Secretary of Agriculture. Henry Agard Wallace, 44, got into the Cabinet because of a family grudge against Herbert Hoover. His father was Harding's Secretary of Agriculture when the outgoing President was Harding's Secretary of Commerce. The elder Wallace's plans for farm relief were frustrated by the White House influence of Secretary Hoover. Secretary Wallace, a good Republican to the end, died in office (1924), lay in state in the White House East Room. This year the younger Wallace had his revenge when he helped turn Iowa Democratic.

The new Secretary is editor of Wallace's Farmer, founded by his grandfather and now in receivership. He is one of the original sponsors of Domestic Allotment as "the most intelligent scheme yet brought forward to furnish agriculture with a program for an orderly retreat." He loudly advocates currency inflation to relieve farm debt. Said he last month: "England has played us for a bunch of suckers. The smart thing to do would be to go off the gold standard a little further than England has. The British debtor has paid off his debts 50% easier than the U. S. debtor has."

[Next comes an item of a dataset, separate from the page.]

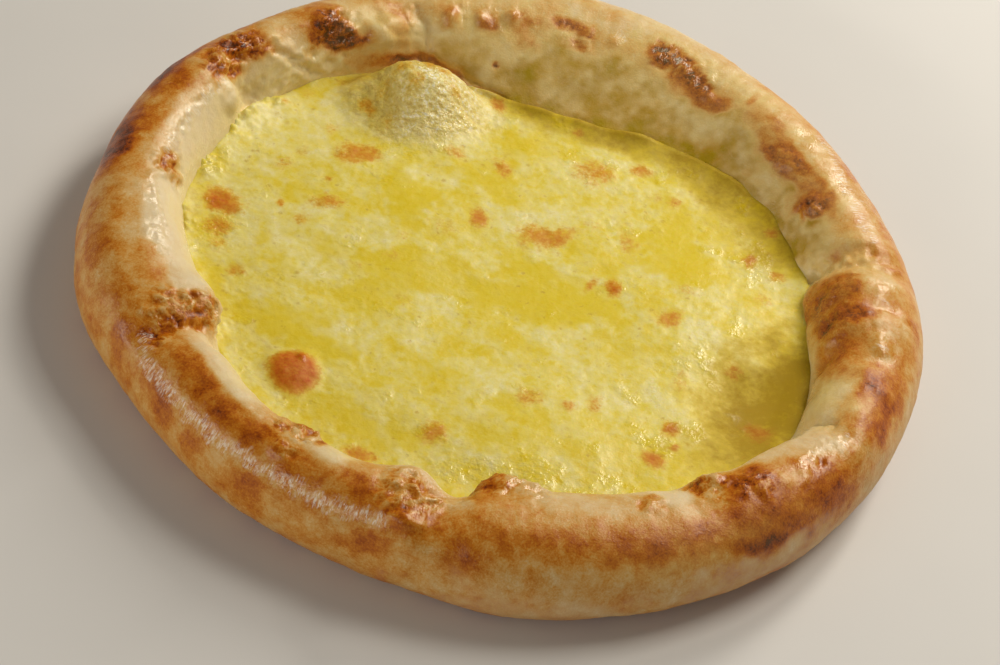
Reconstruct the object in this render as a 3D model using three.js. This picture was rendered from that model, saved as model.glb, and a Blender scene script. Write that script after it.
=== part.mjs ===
// A round cheese pide: a disc of bread dough whose edge is rolled up into a thick, uneven rim, with a pool
// of melted cheese baked in the well inside it. The bread is one solid and the cheese is another, which
// fills the well and touches the bread all round.
//
// Millimetres, +Z up. The origin is at the middle of the flat underside. Azimuths are in degrees, with 0
// along +X and 90 along +Y.

import * as THREE from "three";

// ---------------------------------------------------------------- driving dimensions

const BASE_THICKNESS = 5; // bread under the cheese
const RIM_HEIGHT = 33; // crest of the rim, before a rib's own rise
const BELLY_SHARE = 0.42; // the rim is widest at this share of its height
const CREST_INSET = 18; // the crest lies this far inside the belly, or halfway over a narrower rim
const WELL_FILLET = 3; // the well's wall curves in by this much between the cheese line and the floor
const CONTACT_GAP = 0.35; // clearance between the bread and the cheese, which touch in the real thing
const CHEESE_LEVEL = 14.5; // mean height of the cheese away from the rim

const COLUMNS = 144; // azimuth steps round every surface

// ---------------------------------------------------------------- the rim's ribs

// Sections through the rim, one every 20 degrees from azimuth 0. For each: the radius of the belly, how far
// the rim curls in from there to where it touches the table, the radius and height of the cheese line, the
// crest's rise above RIM_HEIGHT, and the slump of the inner wall, from 1 for a round upright wall to 4 for
// a long slope that runs out into the cheese.
const RIBS = [
  { outer: 137, tuck: 10, line: 98, lineZ: 15, rise: 1, slump: 1.1 },
  { outer: 134.5, tuck: 10, line: 98, lineZ: 15, rise: -1, slump: 1.6 },
  { outer: 134.5, tuck: 10, line: 96, lineZ: 15, rise: -1, slump: 2.4 },
  { outer: 137.5, tuck: 10, line: 89, lineZ: 15, rise: -1, slump: 3.2 },
  { outer: 140, tuck: 10, line: 81, lineZ: 15, rise: 0, slump: 3.6 },
  { outer: 140.5, tuck: 10, line: 86, lineZ: 14, rise: 0, slump: 3 },
  { outer: 135.5, tuck: 10, line: 103, lineZ: 13, rise: 0, slump: 1 },
  { outer: 134.5, tuck: 10, line: 107, lineZ: 15, rise: 0.5, slump: 1.2 },
  { outer: 138, tuck: 10, line: 106, lineZ: 16, rise: 1, slump: 1.6 },
  { outer: 137, tuck: 10, line: 106, lineZ: 15, rise: 0, slump: 1.5 },
  { outer: 138.5, tuck: 10, line: 100, lineZ: 15, rise: 0, slump: 1.2 },
  { outer: 133.5, tuck: 11, line: 102, lineZ: 15, rise: -1, slump: 1.2 },
  { outer: 133.5, tuck: 11, line: 107, lineZ: 15, rise: -1, slump: 1 },
  { outer: 133.5, tuck: 12, line: 104, lineZ: 15, rise: 0, slump: 1 },
  { outer: 137.5, tuck: 12, line: 99, lineZ: 15, rise: 0, slump: 1 },
  { outer: 139, tuck: 19, line: 102, lineZ: 15, rise: 0, slump: 1 },
  { outer: 138.5, tuck: 17, line: 107, lineZ: 15, rise: 1, slump: 1.1 },
  { outer: 136.5, tuck: 11, line: 106, lineZ: 15, rise: 0, slump: 1.2 },
];

// ---------------------------------------------------------------- relief on the rim

// "along" runs over the rim's section: 0 at the table, BELLY_ALONG at the belly, CREST_ALONG at the crest
// and 1 at the cheese line. Creases are grooves across the rim where the roll was folded over or pinched
// shut; they lean by "lean" degrees of azimuth between the table and the cheese line.
const BELLY_ALONG = 0.25;
const CREST_ALONG = 0.55;

const CREASES = [
  { azimuth: 12, lean: 8, width: 3, depth: 3.5, from: 0.48, to: 1 },
  { azimuth: 2, lean: 5, width: 2, depth: 1.2, from: 0.5, to: 0.9 },
  { azimuth: 351, lean: -2, width: 3, depth: 2, from: 0.5, to: 0.95 },
  { azimuth: 332, lean: 4, width: 3.5, depth: 3, from: 0.55, to: 1 },
  { azimuth: 306, lean: 3, width: 4, depth: 1.5, from: 0.5, to: 0.95 },
  { azimuth: 268, lean: 6, width: 3.5, depth: 4.5, from: 0.5, to: 1 },
  { azimuth: 217, lean: 6, width: 3.5, depth: 3.5, from: 0.48, to: 0.95 },
  { azimuth: 150, lean: 4, width: 4, depth: 4, from: 0.6, to: 1 },
  { azimuth: 117, lean: 3, width: 3.5, depth: 3, from: 0.6, to: 1 },
];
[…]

An expert on seeds but no "dirt farmer," Mr. Wallace is a gloomy, solitary man preoccupied with the farmer's woes as seen from an editorial office. Never before has he held public office. Around the Cabinet table his radicalism will probably need checking by cooler, more conservative heads.

Secretary of Commerce. Daniel Calhoun Roper, 65, was a forgotten man of the Wilson Administration until Mr. Roosevelt unexpectedly boosted him into the Cabinet. Responsible for the boost was William Gibbs McAdoo whose Madison Square Garden fight for the Presidency Mr. Roper managed. The Roper appointment infuriates the Al Smith faction of the party, for in 1928 the new Secretary of Commerce became a Hoovercrat by default when he sailed for Europe. Loose-jowled, bespectacled old "Dan" Roper is nominally from South Carolina, where he was born and where he still has two cotton plantations. But for the last 13 years he has lived in Washington as a lawyer, showing clients how to reduce their income taxes. Three years (1917-20) as Commissioner of Internal Revenue qualified him for this practice. Before that he was President Wilson's First Assistant Postmaster General. He arrived in Washington as a Congressional secretary, demonstrated a rare talent with figures, helped draft the Underwood Tariff Act (1913). Earlier in South Carolina, he had served in the State Legislature where, although an ardent Dry and devout Methodist, he offered legislation creating the notorious South Carolina liquor dispensary system. Never since has he ceased to talk of the failure of that system.

President Roosevelt expects to shrink the Department of Commerce, so greatly expanded by Herbert Hoover. Secretary Roper, no eminent commercialist, is prepared for major amputations.